At the Pentagon, military officials took Urbina's order so seriously that they discussed whether to attire them in orange jumpsuits for the flight from Guantanamo to Andrews Air Force Base and whether to let news photographers document their arrival on U.S. soil. The discussion was abandoned once the administration won a stay of Urbina's order.

The Obama administration did no better. Advocates for them had found religious groups in the Washington, D.C., region as well as, improbably, in Tallahassee, Fla., to resettle them. But the offers were spurned as Congress imposed escalating restrictions on moving Guantanamo detainees to U.S. soil that ultimately shut them out completely.

It was unclear what Slovakia got in exchange for offering the Muslim men resettlement.

About three years ago the government in Bratislava accepted three other Guantanamo detainees for resettlement.

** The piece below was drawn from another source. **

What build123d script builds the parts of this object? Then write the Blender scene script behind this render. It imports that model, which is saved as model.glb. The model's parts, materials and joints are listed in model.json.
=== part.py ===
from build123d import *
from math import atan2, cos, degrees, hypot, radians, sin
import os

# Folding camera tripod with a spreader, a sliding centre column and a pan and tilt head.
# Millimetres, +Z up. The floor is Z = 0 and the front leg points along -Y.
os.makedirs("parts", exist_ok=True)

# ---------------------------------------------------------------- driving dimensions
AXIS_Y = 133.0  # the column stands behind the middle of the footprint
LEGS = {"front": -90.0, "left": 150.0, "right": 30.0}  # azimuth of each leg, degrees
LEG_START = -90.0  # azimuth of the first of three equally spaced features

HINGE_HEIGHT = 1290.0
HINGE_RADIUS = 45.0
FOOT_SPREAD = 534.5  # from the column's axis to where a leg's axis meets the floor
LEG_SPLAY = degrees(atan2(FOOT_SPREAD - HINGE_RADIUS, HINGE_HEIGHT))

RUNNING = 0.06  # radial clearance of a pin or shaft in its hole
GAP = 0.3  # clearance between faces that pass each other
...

Subsequent reports identified them as citizens of Azerbaijan, Tunisia and Egypt who launched a hunger strike to protest their conditions. The Azerbaijani is believed to still be in Slovakia while the other two apparently arranged to return to their homelands in the aftermath of the Arab Spring.

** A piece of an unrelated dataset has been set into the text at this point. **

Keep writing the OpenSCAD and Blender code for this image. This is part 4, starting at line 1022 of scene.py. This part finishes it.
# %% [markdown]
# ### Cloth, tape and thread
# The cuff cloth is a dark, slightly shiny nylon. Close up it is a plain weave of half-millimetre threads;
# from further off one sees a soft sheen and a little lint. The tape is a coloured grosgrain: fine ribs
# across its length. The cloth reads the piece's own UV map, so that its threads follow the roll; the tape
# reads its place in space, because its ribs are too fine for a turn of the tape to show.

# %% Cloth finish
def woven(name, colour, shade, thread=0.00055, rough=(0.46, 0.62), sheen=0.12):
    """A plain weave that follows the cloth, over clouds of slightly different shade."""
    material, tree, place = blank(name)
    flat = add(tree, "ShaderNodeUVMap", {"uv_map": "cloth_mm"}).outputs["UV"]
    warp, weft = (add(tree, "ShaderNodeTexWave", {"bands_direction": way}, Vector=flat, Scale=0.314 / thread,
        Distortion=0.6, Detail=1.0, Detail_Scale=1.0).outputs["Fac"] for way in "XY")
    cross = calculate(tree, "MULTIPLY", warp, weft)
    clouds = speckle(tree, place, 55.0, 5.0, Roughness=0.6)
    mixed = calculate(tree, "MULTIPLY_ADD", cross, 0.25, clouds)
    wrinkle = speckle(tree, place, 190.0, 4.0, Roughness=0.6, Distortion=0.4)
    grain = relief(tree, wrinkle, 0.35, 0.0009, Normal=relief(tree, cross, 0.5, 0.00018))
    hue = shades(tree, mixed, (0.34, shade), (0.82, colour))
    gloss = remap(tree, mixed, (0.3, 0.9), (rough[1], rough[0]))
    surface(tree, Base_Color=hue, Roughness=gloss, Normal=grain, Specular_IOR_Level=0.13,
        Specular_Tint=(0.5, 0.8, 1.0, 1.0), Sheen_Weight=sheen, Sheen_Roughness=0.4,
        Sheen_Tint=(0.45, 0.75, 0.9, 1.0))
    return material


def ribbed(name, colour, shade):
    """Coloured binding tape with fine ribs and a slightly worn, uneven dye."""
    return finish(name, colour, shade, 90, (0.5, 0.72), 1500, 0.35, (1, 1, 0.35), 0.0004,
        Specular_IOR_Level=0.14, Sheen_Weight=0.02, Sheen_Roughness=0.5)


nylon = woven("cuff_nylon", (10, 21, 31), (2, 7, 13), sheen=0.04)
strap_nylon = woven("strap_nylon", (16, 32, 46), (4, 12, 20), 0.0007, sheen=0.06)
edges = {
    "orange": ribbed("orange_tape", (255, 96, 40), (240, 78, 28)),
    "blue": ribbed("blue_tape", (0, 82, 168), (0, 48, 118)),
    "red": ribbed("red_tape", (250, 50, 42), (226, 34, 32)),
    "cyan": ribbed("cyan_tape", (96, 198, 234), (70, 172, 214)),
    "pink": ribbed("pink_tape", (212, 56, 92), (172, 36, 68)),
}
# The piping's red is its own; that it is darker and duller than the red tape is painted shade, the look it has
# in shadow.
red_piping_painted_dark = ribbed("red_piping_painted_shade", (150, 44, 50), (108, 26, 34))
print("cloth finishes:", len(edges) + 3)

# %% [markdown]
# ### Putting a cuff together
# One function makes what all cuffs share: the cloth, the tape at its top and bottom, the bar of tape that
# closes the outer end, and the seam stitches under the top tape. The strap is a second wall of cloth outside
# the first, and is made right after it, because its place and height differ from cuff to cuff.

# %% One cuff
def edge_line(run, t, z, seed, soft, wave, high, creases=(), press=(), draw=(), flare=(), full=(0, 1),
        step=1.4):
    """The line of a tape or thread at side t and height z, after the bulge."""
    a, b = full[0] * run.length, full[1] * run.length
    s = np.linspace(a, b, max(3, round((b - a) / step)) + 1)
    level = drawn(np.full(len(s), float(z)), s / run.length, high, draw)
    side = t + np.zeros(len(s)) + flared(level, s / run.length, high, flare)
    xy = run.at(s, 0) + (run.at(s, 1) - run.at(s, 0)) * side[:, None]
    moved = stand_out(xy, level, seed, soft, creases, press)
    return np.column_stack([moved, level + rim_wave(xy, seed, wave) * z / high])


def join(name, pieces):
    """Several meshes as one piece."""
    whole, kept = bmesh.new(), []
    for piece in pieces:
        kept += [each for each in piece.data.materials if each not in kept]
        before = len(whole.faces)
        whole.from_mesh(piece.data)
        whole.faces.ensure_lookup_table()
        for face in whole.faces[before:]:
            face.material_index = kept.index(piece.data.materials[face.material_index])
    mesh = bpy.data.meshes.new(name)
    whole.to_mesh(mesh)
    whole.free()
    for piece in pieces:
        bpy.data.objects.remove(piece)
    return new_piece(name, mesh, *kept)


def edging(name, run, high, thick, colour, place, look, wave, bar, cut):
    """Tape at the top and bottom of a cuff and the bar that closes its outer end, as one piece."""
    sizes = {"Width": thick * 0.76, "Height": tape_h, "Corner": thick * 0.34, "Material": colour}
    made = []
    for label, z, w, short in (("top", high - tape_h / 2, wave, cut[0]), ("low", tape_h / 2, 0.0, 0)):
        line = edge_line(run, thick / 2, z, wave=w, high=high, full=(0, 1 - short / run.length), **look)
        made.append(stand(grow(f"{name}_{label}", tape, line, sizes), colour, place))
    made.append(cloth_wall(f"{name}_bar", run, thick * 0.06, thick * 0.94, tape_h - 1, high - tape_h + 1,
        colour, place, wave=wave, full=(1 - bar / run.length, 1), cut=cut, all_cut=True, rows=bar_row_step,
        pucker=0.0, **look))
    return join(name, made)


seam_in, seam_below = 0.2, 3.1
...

Urbina, for his part, responded to word of the deal with Slovkia and the aborted Costa Rican resettlement with reflection.

"I'm not sure that this outcome is real compensation for what happened," he said. "They were in the wrong place at the wrong time for sure. There was no way for the allied forces to know. Certainly it could have taken years to make sure they were not part of an evil insurgency that wanted to do our country harm.

"But once the U.S. government satisfied itself that we were not at risk and therefore recognized that these people were, albeit in hindsight, wrongfully detained, it seems to me that steps should have been taken more affirmatively to take these people back to a position that would have compensated them for their loss. That could not be China. The last place on earth those people wanted to go was China.

"Maybe there were better choices than the United States," he said. "But I didn't hear it. I waited to hear it."